*Task instructions:* Begin at the line that contains "# Tie rods between", stop after the line that contains "obj.parent = None", and reproduce only that span, unaltered.

*Records:*

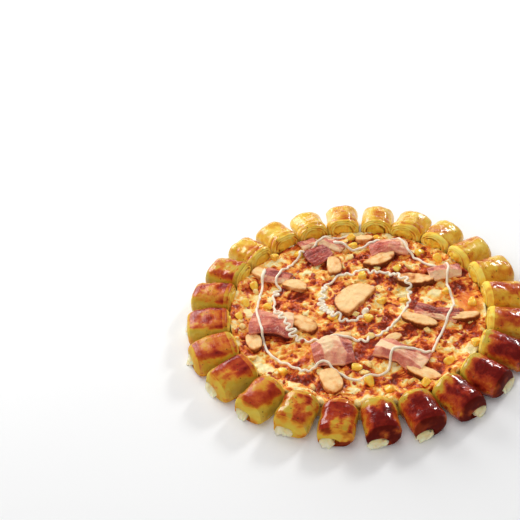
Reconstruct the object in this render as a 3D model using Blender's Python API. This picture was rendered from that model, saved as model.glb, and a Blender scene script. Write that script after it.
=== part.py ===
"""A pan pizza whose rim is a crown of stuffed dough rolls, in metres, +Z up.

The origin is the middle of the underside, and -Y is the front. A dough disc carries the cheese, and 24 rolls stand
round it on its edge. Slices of chicken and folds of ham lie in the cheese, with sweetcorn and two lines of mayonnaise.
"""

import math
import random

import bmesh
import bpy
from mathutils import Matrix, Vector, geometry, noise
from mathutils.bvhtree import BVHTree

MM = 0.001
SEED = 24
CLEARANCE = 0.35 * MM

# Dough disc: its edge is a rounded profile of radius and height, from the underside up.
BASE_SIDES = 44
BASE_THICKNESS = 9 * MM
BASE_PROFILE_MM = ((121.0, 0.0), (123.6, 1.8), (124.0, 4.5), (123.2, 7.4), (120.6, 9.0))

# Rolls: each station is its distance from the middle of the pizza, the heights of its top and foot,
# and its share of the full width. The foot steps down where the roll hangs over the edge of the disc.
ROLL_COUNT = 24
ROLL_WIDTH = 33 * MM
ROLL_SIDES = 10
ROLL_STEP_RADIUS = 125.5 * MM
ROLL_CENTRE_RADIUS = 141 * MM
ROLL_STATIONS_MM = (
    (118.7, 23.0, 10.4, 0.84),
    (121.2, 26.4, 9.35, 1.0),
    (125.1, 27.2, 9.35, 1.0),
    (125.5, 27.2, 0.0, 1.0),
    (153.0, 24.4, 0.0, 1.0),
    (159.0, 20.5, 0.0, 0.96),
    (160.5, 17.0, 0.6, 0.84),
)
FRONT_SHORTFALL = 8 * MM
BACK_SHORTFALL = 5 * MM
ROLL_SQUARENESS = 2.5
ROLL_RECESS = 3 * MM
ROLL_CORE_SHARE = 0.72
CHEESE_TONGUE = 3 * MM

# Cheese
CHEESE_RADIUS = 118.1 * MM
CHEESE_UNDERSIDE = BASE_THICKNESS + CLEARANCE
CHEESE_TOP = 13.6 * MM
CHEESE_EDGE_DROP = 1.2 * MM
CHEESE_EDGE_SIDES = 54
CHEESE_LATTICE = 15 * MM

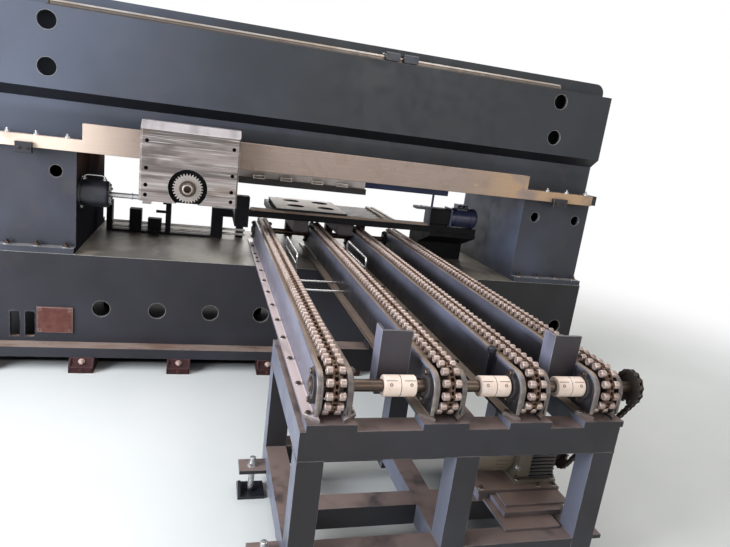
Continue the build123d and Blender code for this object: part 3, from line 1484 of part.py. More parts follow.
# Drive motor: finned body with a smooth fan cowl
with BuildPart() as drive_motor:
    with BuildSketch(Plane.YZ.offset(drive_motor_left_x)):
        with Locations((pinion_y, drive_motor_z)):
            Circle(drive_motor_radius)
    extrude(amount=reducer_left_x - drive_motor_left_x)
    fillet(drive_motor.faces().sort_by(Axis.X)[0].edges(), drive_motor_round)
    fin_left_x = (drive_motor_left_x + reducer_left_x) / 2
    with BuildSketch(Plane.YZ.offset(fin_left_x)):
        with Locations((pinion_y, drive_motor_z)):
            with PolarLocations(drive_motor_radius + (fin_height - fin_root) / 2, fin_count):
                Rectangle(fin_height + fin_root, fin_width)
    extrude(amount=reducer_left_x - fin_left_x - fin_end_gap)
drive_motor.part.label = "drive_motor"
export_step(drive_motor.part, "parts/drive_motor.step")

# Stops: angle plates that stand above the chains, each fixed to the track at its right
stop_tracks = (track_xs[1], track_xs[3])
with BuildPart() as stop_plates:
    for stop_left_x, carrier_x in zip(stop_left_xs, stop_tracks):
        with BuildSketch(Plane.XY.offset(stop_bottom_z)):
            with BuildLine():
                Polyline(
                    (stop_left_x, at(stop_y)),
                    (stop_left_x + stop_width, at(stop_y)),
                    (stop_left_x + stop_width, at(stop_y) + stop_plate),
                    (stop_left_x + stop_plate, at(stop_y) + stop_plate),
                    (stop_left_x + stop_plate, at(stop_y) + stop_flange_depth),
                    (stop_left_x, at(stop_y) + stop_flange_depth),
                    close=True,
                )
            make_face()
        extrude(amount=stop_top_z - stop_bottom_z)
        carrier_face = carrier_x - track_outer_half
        with BuildSketch(Plane.XZ.offset(-at(stop_y) - stop_plate)):
            with Locations(((stop_left_x + stop_width + carrier_face) / 2, (stop_bottom_z + shaft_z) / 2)):
                Rectangle(carrier_face - stop_left_x - stop_width, shaft_z - stop_bottom_z)
        extrude(amount=stop_plate)
stop_plates.part.label = "stop_plates"
export_step(stop_plates.part, "parts/stop_plates.step")

# Post with a knob on the flange of the third track
flange_top_z = bed_top_z + track_flange_height
with BuildPart() as sensor_post:
    with BuildSketch(Plane.XY.offset(flange_top_z)):
        with Locations((post_x, at(post_y))):
            Rectangle(post_width, post_width / 2)
    extrude(amount=post_top_z - flange_top_z)
    with BuildSketch(Plane.XY.offset(post_top_z)):
        with Locations((post_x, at(post_y))):
            Circle(knob_radius)
    extrude(amount=knob_radius)
    chamfer(sensor_post.faces().sort_by(Axis.Z)[-1].edges(), wide_bevel)
sensor_post.part.label = "sensor_post"
export_step(sensor_post.part, "parts/sensor_post.step")

# Flat bar on the left flange of the second track
with BuildPart() as flat_bar:
    flat_bar_x = track_xs[1] - track_flange_half + flat_bar_offset
    with BuildSketch(Plane.XY.offset(flange_top_z)):
        with Locations((flat_bar_x, at((flat_bar_front + flat_bar_back) / 2))):
            Rectangle(flat_bar_width, flat_bar_back - flat_bar_front)
            with GridLocations(0, flat_bar_back - flat_bar_front - 2 * flat_bar_hole_inset, 1, 2):
                Circle(flat_bar_hole, mode=Mode.SUBTRACT)
    extrude(amount=flat_bar_height)
flat_bar.part.label = "flat_bar"
export_step(flat_bar.part, "parts/flat_bar.step")

# Hoops of bent rod on the right flanges of the first two tracks
with BuildPart() as guide_hoops:
    for track_x in track_xs[:2]:
        hoop_x = track_x + track_flange_half - hoop_inset
        with BuildLine() as hoop_path:
            FilletPolyline(
                (hoop_x, at(hoop_front), flange_top_z),
                (hoop_x, at(hoop_front), hoop_top_z),
                (hoop_x, at(hoop_back), hoop_top_z),
                (hoop_x, at(hoop_back), flange_top_z),
                radius=hoop_bend,
            )
        with BuildSketch(Plane(origin=hoop_path.wire() @ 0, z_dir=hoop_path.wire() % 0)):
            Circle(hoop_radius)
        sweep(path=hoop_path.wire())
        with BuildSketch(Plane.XZ.offset(-at(hoop_back))):
            with Locations((hoop_x, hoop_lower_z)):
                Circle(hoop_radius)
        extrude(amount=hoop_back - hoop_front)
guide_hoops.part.label = "guide_hoops"
export_step(guide_hoops.part, "parts/guide_hoops.step")

# Tie rods between the plates of the first two tracks
with BuildPart() as track_ties:
    tie_left_x = track_xs[0] + track_outer_half
    with BuildSketch(Plane.YZ.offset(tie_left_x)):
        with Locations(*[(at(tie_y), tie_z) for tie_y in tie_ys]):
            Circle(tie_radius)
    extrude(amount=track_xs[1] - track_outer_half - tie_left_x)
track_ties.part.label = "track_ties"
export_step(track_ties.part, "parts/track_ties.step")
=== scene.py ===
import json
import math
import random
from itertools import product

import bpy
from mathutils import Matrix, Vector

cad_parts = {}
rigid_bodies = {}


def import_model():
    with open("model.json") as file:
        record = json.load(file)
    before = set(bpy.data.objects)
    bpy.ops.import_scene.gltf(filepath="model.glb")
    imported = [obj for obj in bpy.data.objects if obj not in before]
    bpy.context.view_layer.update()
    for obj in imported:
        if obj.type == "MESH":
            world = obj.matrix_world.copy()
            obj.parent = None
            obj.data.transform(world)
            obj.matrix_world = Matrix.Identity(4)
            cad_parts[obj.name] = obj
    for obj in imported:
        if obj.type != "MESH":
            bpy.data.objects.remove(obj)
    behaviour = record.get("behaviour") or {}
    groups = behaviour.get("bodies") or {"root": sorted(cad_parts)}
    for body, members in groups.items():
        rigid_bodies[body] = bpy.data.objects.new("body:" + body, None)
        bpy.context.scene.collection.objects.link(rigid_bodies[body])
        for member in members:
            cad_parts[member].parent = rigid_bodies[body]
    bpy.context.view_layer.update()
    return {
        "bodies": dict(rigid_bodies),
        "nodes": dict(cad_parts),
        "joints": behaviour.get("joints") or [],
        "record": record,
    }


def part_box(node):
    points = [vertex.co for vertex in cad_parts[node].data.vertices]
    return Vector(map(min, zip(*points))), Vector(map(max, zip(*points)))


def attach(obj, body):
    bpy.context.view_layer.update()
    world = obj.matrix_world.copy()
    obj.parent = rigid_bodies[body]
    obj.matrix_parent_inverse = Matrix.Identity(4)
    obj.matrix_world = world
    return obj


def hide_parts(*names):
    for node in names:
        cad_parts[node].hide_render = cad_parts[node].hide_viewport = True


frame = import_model()
nodes = frame["nodes"]
scene = bpy.context.scene
rng = random.Random(7)

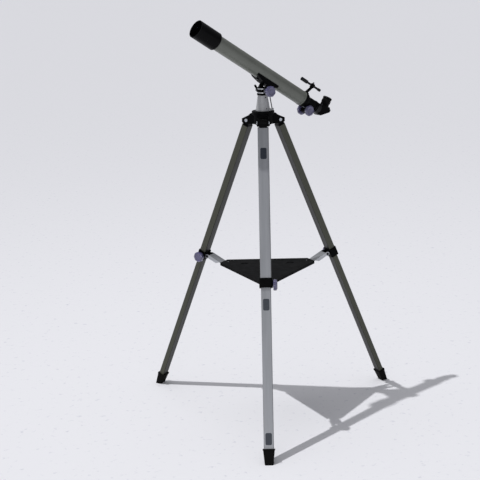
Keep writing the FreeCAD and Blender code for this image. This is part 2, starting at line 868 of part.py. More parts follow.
def make_clamp_plates():
    pieces = []
    for bottom in (lower_plate_bottom, upper_plate_bottom):
        top = bottom + plate_thickness
        disc = z_rod(plate_radius, bottom, top)
        disc = disc.makeChamfer(plate_chamfer, [edge for edge in disc.Edges if edge.Closed])
        hole = rounded_bar(block_core_half, block_core_half, block_corner, bottom - 1, top + 1)
        pieces.append(disc.cut(hole))
    save("clamp_plates", on_head(group(pieces)))


def make_azimuth_lever():
    half = fork_inner - free_clearance
    eye = y_rod(azimuth_lever_eye, -half, half, azimuth_lever_place, azimuth_lever_height)
    foot = vec(azimuth_lever_place, 0, azimuth_lever_height)
    tip = vec(azimuth_lever_place - azimuth_lever_lean, 0, azimuth_lever_top)
    lever = eye.fuse(rod(azimuth_lever_rod_radius, foot, tip))
    lever = lever.fuse(Part.makeSphere(azimuth_lever_ball, tip))
    pin_way = azimuth_lever_rod_radius + pin_clearance
    lever = lever.cut(y_rod(pin_way, -fork_inner, fork_inner, azimuth_lever_place, azimuth_lever_height))
    save("azimuth_lever", on_head(turned(lever, Z_AXIS, azimuth_lever_angle)))


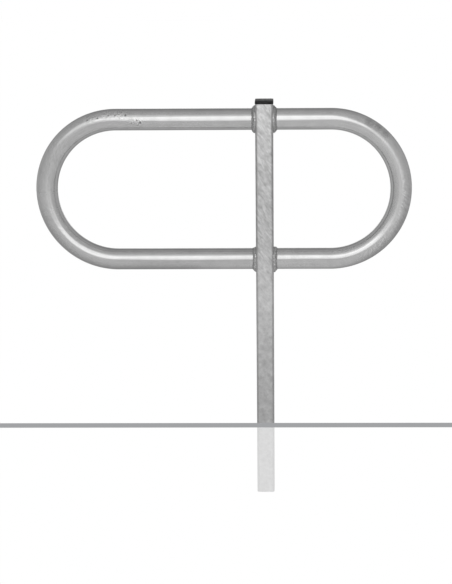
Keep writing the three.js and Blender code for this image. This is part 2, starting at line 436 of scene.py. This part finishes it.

*Full output:*
# Tie rods between the plates of the first two tracks
with BuildPart() as track_ties:
    tie_left_x = track_xs[0] + track_outer_half
    with BuildSketch(Plane.YZ.offset(tie_left_x)):
        with Locations(*[(at(tie_y), tie_z) for tie_y in tie_ys]):
            Circle(tie_radius)
    extrude(amount=track_xs[1] - track_outer_half - tie_left_x)
track_ties.part.label = "track_ties"
export_step(track_ties.part, "parts/track_ties.step")
=== scene.py ===
import json
import math
import random
from itertools import product

import bpy
from mathutils import Matrix, Vector

cad_parts = {}
rigid_bodies = {}


def import_model():
    with open("model.json") as file:
        record = json.load(file)
    before = set(bpy.data.objects)
    bpy.ops.import_scene.gltf(filepath="model.glb")
    imported = [obj for obj in bpy.data.objects if obj not in before]
    bpy.context.view_layer.update()
    for obj in imported:
        if obj.type == "MESH":
            world = obj.matrix_world.copy()
            obj.parent = None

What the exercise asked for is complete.